Burien Safe Sidewalks Now

Debunking falsehoods | October 27, 2009

A recent letter to the editor of the Highline Times by an opponent of the Sidewalks and Bikes Levy made some not-quite-accurate statements about the projects.

  • “Joe Fitzgibbons [sp] suggested on the Transportation Choices Coalition Web site that this is a trial balloon to see if Burien can get residents to vote for this type of a tax.”  Nothing could be further from the truth.  It is true that the vote will allow us to see if residents will vote for a vehicle license fee to pay for needed transportation improvements–isn’t that the point of having a vote?   But that’s very different from the inaccurate and irresponsible claim that “this is a trial balloon.”  It’s likely that other cities around the region will be watching to see if Burien voters believe that safe walking and biking routes are a high priority, as I said on the TCC blog, but it would be pretty ridiculous to suggest that the City Council put it to the voters for that reason–something only suggested by the levy’s opponent in her letter.
  • “Burien is one of the highest taxed cities in King County.”  This statement is so ludicrous that it’s hard to know where to start!  It’s hard to debunk when the author makes no effort to cite where she got this idea.
  • “Both 8th Ave and South 136th have light use by both pedestrians and bikes.”  Huh?  During September’s statewide bike and pedestrian count sponsored by the Cascade Bicycle Club, I stood in the cold at the corner of 136th and 8th to count bikers and pedestrians and counted 37 between 4 PM and 6 PM.  I wouldn’t call that light use, especially when considering how many of them were students at Cedarhurst Elementary and Kennedy High School.  Does the author of this letter believe that those students don’t deserve safe walking and biking routes to school?  One wonders how she defines “light use.”
  • “no information was presented about: the projects costs, amount to be collected from this tax, what other grants/sources could help with the projects[.]”  This information wasn’t presented at the City Council meeting she references, but it wasn’t hard for me to find out!  I just asked.  Did the letter’s author ask city staff to provide this information?  It took me one easy email to find out that the projects would cost between $850,000 and $1,050,000 and that the city was also seeking an Urban Vitality Grant from the Public Works Board to help fund the project.

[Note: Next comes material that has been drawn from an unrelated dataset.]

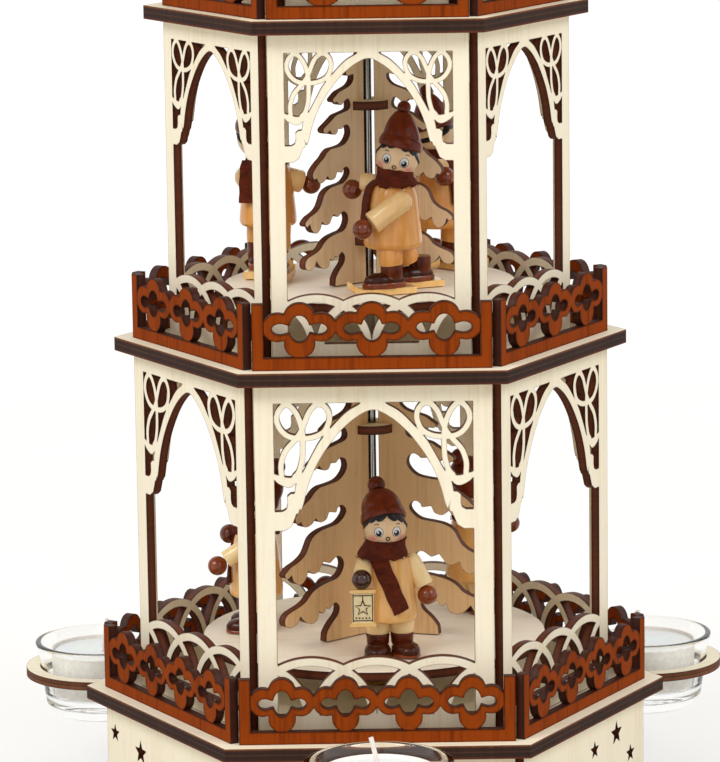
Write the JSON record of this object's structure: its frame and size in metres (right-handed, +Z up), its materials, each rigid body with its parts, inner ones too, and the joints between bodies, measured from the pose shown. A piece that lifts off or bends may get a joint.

It’s clear that the opponents of the Sidewalks and Bikes Levy will try to confuse voters with an array of unrelated accusations in order to get them to vote “no.”  However, they won’t address the central question that voters must decide in this vote: are we willing to pay a little bit more (7 cents a day more) in order to have safe walking and biking routes in our city?  I hope the voters of Burien will see through the attempts to confuse and say yes.